Vulnerabilities in Web browsers also have become more prominent. Between July and December 2005, Symantec documented 24 new vendor-confirmed and non-vendor-confirmed vulnerabilities that affected at least one version of Microsoft Internet Explorer. the average Internet Explorer vulnerability also was rated highly severe. During the same period, Symantec documented 17 new vendor-confirmed and non-vendor-confirmed vulnerabilities affecting the Mozilla Firefox browser; the average Firefox vulnerability also was rated highly severe. A high-severity vulnerability is defined as a vulnerability that, if exploited successfully, could result in a compromise of an entire system. In almost all cases, successful exploitation can result in a complete loss of confidentiality, integrity and availability of data stored on or transmitted across the system.
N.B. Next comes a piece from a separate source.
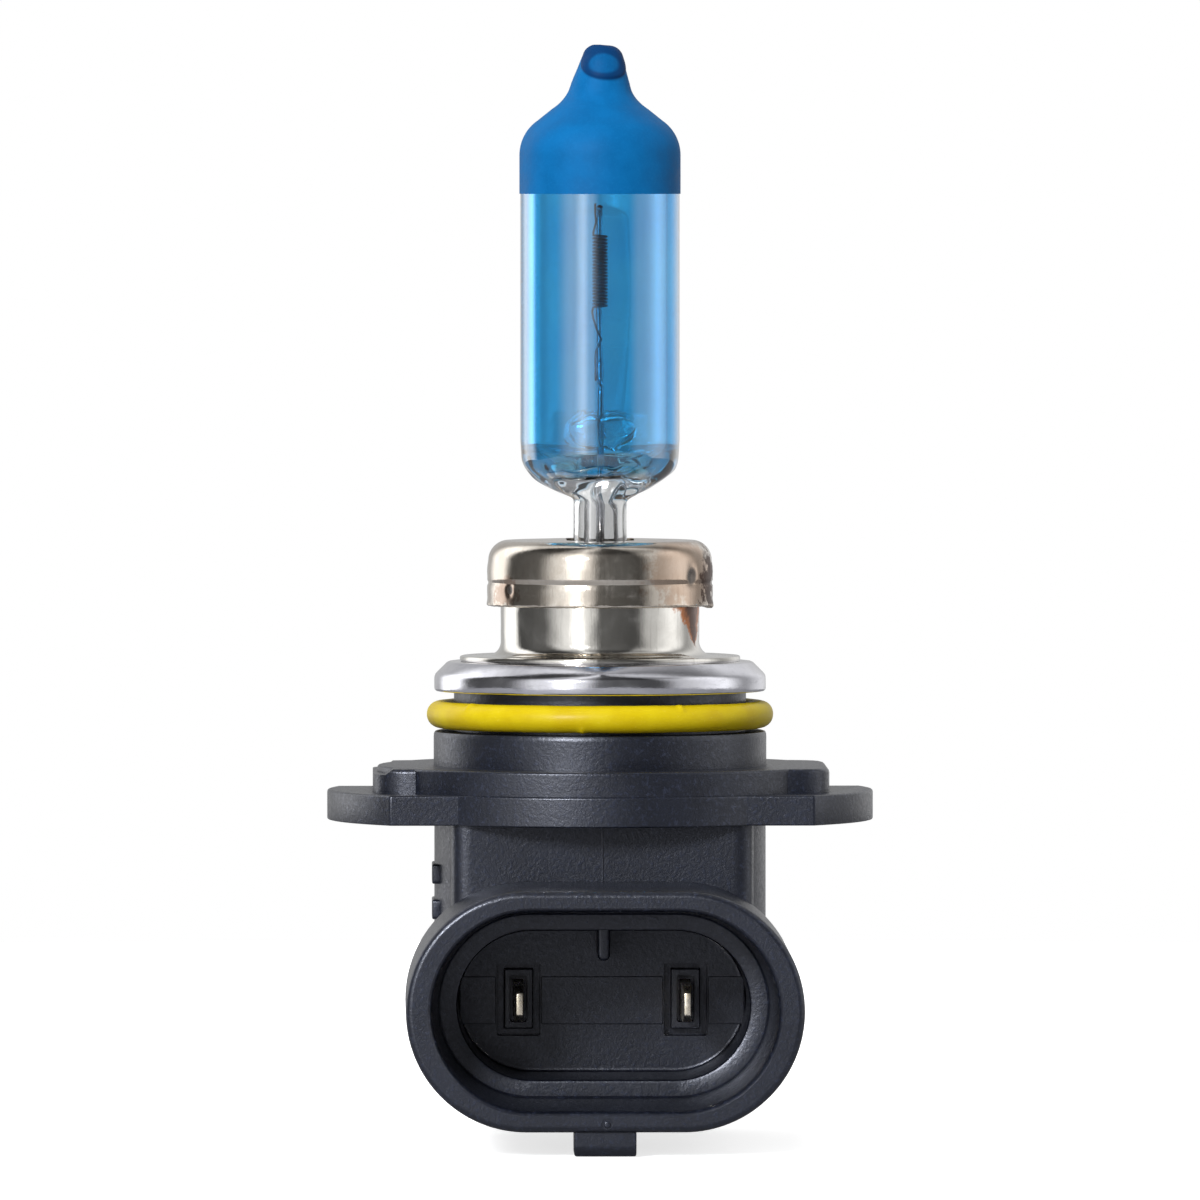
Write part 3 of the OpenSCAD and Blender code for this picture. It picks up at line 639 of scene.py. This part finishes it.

Q. Does perimeter protection make SaaS more secure?
A. Protecting the network perimeter through firewalls, intrusion detection systems and monitoring systems is effective in a traditional IT network environment. But applications that rely on the Internet deliberately allow all Internet users to access the application, making firewalls and other perimeter protection tactics ineffective.
Q. How can SaaS providers, enterprises and consumers make SaaS activity more secure?
A. SaaS providers must ensure that security is an integral part of the entire application development lifecycle. Enterprises must audit their systems to ensure that no vulnerable Web applications are being hosted in their SaaS environment and keep patch levels of applicable software up to date. They also must enforce strong identification, authentication, authorization, accountability and privacy controls. Enterprises that host their own SaaS offering also can leverage virtual private networks, encryption, network security tools and other mechanisms to address security concerns.
Even though the security of consumers' information in a SaaS model is dependent upon the SaaS provider rather than the customer, consumers can help protect their SaaS activity by keeping their Web browser software and their operating systems up to date with the latest patches.